The Hispanic student replied, in part:
(WOWWWWWWWW SO YOUR NOT RACIST BECAUSE YOU HAVE A “SECOND” LATINO FAMILY, SECOND! We need to talk about tokenizing brown friends/family and taking them in to identify with POC’s (or avoiding accountability for being racist)… I’m glad you’ve recognized you’re not latino, how hard was that? Did you ever think that you shouldn’t speak or advertise your Spanish because you’re white. How hard is it to understand when a member of the latino community comes out and says, DO NOT APPROPRIATE AND FETISHIZE OUR LANGUAGE. GET OFF MY CANCHA!
So what exactly does this exchange tell us?
* * *
The sociologists, Bradley Campbell and Jason Manning, cited the Oberlin incident as one of many examples of a new, increasingly common approach to handling conflict.
It isn’t honor culture.
“Honorable people are sensitive to insult, and so they would understand that microaggressions, even if unintentional, are severe offenses that demand a serious response,” they write. “But honor cultures value unilateral aggression and disparage appeals for help. Public complaints that advertise or even exaggerate one’s own victimization and need for sympathy would be anathema to a person of honor.”

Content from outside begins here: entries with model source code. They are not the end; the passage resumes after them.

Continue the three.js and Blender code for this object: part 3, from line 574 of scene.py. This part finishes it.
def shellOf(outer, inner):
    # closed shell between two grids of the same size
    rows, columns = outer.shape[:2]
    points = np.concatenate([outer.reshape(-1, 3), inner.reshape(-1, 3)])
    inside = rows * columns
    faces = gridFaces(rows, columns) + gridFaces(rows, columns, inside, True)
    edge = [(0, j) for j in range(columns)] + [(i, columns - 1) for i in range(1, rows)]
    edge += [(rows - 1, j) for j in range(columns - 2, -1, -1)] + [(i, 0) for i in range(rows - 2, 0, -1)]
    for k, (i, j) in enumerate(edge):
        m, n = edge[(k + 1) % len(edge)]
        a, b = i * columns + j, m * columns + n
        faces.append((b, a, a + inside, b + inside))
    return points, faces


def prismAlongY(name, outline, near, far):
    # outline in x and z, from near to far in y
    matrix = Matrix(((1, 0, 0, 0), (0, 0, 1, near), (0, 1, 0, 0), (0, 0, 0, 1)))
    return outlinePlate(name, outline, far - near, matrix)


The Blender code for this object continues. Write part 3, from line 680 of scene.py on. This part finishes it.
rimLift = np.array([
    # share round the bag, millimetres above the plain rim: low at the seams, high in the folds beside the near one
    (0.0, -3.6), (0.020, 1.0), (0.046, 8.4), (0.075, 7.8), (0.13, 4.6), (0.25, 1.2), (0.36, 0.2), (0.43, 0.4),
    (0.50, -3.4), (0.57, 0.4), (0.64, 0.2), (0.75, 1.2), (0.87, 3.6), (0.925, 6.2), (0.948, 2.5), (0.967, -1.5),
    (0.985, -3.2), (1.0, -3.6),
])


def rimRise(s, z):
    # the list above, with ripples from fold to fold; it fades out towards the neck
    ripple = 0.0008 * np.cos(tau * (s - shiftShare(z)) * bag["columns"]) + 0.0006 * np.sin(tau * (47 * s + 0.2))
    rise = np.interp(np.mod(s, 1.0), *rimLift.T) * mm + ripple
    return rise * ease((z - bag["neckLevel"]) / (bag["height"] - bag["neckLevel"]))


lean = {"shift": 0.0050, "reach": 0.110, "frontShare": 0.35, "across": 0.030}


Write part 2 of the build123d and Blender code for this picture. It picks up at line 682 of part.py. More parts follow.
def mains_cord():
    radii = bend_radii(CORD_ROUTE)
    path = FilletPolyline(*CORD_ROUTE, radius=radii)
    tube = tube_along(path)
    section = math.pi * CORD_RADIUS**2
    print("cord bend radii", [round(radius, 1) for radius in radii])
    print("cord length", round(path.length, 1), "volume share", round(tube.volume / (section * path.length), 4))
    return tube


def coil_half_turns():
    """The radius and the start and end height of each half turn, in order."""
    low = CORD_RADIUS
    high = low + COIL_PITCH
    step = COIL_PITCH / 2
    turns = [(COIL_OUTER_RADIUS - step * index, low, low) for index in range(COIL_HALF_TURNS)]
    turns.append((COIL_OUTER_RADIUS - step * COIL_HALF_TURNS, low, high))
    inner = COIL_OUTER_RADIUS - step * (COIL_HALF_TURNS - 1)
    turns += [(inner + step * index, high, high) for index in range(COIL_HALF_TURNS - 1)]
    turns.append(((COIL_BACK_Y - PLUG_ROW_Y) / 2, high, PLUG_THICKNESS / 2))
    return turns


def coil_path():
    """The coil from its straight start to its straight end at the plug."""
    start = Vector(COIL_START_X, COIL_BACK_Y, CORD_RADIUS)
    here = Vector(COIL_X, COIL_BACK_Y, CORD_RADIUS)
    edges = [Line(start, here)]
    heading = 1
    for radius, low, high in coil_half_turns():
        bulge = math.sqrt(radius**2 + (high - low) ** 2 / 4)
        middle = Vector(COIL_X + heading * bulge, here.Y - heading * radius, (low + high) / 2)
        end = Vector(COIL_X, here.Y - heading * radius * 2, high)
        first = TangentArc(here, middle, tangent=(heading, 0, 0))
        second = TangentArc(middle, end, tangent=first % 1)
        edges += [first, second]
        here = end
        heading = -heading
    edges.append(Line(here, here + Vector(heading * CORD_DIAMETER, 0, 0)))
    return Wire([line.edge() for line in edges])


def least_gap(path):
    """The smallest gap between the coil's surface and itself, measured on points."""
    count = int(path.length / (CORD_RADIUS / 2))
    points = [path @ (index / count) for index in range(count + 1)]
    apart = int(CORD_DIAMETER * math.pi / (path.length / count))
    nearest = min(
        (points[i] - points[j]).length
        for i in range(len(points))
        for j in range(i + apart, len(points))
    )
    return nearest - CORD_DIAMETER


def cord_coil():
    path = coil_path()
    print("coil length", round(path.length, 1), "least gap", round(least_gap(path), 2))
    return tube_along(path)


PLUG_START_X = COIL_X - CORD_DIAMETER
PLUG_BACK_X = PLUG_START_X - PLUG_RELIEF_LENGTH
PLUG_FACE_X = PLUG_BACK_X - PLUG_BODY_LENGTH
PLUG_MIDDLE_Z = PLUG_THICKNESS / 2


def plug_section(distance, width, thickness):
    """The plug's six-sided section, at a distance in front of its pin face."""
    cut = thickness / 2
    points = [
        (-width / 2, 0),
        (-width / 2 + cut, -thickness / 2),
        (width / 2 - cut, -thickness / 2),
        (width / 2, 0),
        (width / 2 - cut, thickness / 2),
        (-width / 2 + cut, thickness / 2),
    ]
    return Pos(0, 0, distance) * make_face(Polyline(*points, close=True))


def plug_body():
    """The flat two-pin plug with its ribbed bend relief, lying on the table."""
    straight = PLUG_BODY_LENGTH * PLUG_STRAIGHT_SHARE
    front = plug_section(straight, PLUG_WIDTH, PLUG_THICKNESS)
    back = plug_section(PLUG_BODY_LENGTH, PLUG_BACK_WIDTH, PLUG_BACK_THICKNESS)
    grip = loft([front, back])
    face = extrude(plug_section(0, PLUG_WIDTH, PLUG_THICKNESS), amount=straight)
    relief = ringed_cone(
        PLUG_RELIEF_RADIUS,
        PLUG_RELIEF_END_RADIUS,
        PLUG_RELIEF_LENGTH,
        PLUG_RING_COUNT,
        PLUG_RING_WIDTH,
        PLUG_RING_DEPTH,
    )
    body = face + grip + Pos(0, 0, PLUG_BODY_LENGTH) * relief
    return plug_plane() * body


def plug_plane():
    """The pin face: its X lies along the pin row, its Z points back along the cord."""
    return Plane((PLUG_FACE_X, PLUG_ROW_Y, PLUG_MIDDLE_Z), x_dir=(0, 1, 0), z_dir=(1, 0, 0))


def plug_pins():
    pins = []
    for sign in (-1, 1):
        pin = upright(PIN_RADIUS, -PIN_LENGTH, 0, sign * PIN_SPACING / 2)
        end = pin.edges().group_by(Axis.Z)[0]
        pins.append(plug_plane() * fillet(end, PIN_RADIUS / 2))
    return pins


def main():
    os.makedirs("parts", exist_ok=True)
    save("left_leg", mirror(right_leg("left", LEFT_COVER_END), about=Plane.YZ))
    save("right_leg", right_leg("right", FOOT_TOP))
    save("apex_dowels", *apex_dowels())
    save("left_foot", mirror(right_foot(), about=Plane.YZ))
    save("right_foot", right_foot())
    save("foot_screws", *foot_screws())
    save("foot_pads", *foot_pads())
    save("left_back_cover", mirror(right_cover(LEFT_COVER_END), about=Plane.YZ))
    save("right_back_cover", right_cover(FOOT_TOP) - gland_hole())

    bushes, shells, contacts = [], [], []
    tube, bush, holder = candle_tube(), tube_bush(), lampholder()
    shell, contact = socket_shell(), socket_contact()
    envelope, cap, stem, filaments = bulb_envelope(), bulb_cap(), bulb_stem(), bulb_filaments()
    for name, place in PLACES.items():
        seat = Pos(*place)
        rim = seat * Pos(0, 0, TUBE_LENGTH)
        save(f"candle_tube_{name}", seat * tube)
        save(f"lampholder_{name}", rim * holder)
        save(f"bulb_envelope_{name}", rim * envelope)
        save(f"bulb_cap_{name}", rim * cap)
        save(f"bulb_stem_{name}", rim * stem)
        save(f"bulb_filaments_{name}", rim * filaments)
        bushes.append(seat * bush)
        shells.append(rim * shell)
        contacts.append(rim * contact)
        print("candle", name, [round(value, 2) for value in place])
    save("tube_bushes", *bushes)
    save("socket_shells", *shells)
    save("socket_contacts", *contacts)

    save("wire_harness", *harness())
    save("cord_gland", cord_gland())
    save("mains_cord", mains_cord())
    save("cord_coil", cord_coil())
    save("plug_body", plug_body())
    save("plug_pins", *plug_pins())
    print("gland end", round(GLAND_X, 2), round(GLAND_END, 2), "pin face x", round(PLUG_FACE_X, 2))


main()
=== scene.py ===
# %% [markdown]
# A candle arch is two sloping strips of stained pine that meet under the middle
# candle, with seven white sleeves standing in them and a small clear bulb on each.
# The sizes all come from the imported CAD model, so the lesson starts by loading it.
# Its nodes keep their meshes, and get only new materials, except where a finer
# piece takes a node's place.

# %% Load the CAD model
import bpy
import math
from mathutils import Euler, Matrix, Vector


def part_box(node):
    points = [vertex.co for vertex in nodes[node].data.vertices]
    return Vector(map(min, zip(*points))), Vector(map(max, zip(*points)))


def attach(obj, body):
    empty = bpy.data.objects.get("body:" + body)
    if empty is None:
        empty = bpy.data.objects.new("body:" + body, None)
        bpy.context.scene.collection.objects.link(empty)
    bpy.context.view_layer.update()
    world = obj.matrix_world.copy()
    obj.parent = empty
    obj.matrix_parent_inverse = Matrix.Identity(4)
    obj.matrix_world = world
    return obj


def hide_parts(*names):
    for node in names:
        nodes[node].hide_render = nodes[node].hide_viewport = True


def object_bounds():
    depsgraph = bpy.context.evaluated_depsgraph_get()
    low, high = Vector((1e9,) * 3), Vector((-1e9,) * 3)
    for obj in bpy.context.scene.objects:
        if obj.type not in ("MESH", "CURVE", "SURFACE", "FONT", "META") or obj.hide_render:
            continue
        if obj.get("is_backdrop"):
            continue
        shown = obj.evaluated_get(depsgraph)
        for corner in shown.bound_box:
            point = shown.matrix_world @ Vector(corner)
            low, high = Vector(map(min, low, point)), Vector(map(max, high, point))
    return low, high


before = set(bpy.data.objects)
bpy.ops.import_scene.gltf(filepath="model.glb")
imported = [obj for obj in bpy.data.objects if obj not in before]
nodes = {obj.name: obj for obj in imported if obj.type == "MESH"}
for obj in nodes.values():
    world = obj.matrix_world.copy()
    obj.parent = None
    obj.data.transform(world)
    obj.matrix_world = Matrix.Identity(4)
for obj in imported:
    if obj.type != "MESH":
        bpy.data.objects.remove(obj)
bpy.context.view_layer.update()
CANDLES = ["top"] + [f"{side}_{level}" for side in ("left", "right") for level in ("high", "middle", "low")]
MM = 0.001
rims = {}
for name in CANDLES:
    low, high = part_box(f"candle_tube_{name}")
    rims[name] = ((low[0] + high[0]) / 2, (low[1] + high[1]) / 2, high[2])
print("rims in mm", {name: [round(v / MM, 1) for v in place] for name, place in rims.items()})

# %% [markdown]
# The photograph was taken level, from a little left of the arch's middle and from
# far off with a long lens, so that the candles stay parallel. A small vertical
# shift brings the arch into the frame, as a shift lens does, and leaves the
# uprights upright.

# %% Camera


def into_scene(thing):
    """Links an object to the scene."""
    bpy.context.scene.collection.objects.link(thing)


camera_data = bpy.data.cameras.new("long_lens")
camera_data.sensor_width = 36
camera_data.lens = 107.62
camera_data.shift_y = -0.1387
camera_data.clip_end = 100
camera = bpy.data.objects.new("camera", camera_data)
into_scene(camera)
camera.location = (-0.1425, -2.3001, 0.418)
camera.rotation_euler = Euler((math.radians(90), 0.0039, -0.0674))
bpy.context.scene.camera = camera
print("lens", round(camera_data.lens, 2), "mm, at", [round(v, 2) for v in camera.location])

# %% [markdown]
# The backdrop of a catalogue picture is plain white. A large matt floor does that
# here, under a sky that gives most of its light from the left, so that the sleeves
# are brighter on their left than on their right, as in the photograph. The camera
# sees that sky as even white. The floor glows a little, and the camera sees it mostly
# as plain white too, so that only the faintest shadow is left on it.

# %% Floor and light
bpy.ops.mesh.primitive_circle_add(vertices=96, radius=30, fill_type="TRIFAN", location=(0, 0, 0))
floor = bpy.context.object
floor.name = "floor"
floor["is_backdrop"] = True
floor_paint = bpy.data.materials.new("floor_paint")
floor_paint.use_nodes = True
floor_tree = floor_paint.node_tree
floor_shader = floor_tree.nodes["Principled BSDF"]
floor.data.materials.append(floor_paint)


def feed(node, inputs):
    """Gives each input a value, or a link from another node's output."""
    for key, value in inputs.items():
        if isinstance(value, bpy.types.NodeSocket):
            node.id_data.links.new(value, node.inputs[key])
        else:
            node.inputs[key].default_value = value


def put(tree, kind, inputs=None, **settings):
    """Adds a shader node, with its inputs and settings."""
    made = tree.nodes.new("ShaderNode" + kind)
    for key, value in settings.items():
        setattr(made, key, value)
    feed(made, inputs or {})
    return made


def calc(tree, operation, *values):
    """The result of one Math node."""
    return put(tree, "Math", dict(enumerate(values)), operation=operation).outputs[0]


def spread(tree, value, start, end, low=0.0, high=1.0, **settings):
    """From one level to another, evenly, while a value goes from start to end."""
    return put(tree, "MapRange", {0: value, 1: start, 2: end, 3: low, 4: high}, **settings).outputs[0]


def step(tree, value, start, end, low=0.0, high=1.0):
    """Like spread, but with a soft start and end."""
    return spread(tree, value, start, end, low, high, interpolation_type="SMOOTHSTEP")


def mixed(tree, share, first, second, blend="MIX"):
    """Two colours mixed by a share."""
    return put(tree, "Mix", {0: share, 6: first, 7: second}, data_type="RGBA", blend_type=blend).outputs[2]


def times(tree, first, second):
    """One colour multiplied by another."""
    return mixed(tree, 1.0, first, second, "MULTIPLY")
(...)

But neither is it dignity culture:
“Members of a dignity culture, on the other hand, would see no shame in appealing to third parties, but they would not approve of such appeals for minor and merely verbal offenses. Instead they would likely counsel either confronting the offender directly to discuss the issue, or better yet, ignoring the remarks altogether.”
The culture on display on many college and university campuses, by way of contrast, is “characterized by concern with status and sensitivity to slight combined with a heavy reliance on third parties. People are intolerant of insults, even if unintentional, and react by bringing them to the attention of authorities or to the public at large. Domination is the main form of deviance, and victimization a way of attracting sympathy, so rather than emphasize either their strength or inner worth, the aggrieved emphasize their oppression and social marginalization.”
It is, they say, “a victimhood culture.”
Victimhood cultures emerge in settings, like today’s college campuses, “that increasingly lack the intimacy and cultural homogeneity that once characterized towns and suburbs, but in which organized authority and public opinion remain as powerful sanctions,” they argue. “Under such conditions complaint to third parties has supplanted both toleration and negotiation. People increasingly demand help from others, and advertise their oppression as evidence that they deserve respect and assistance. Thus we might call this moral culture a culture of victimhood ... the moral status of the victim, at its nadir in honor cultures, has risen to new heights.”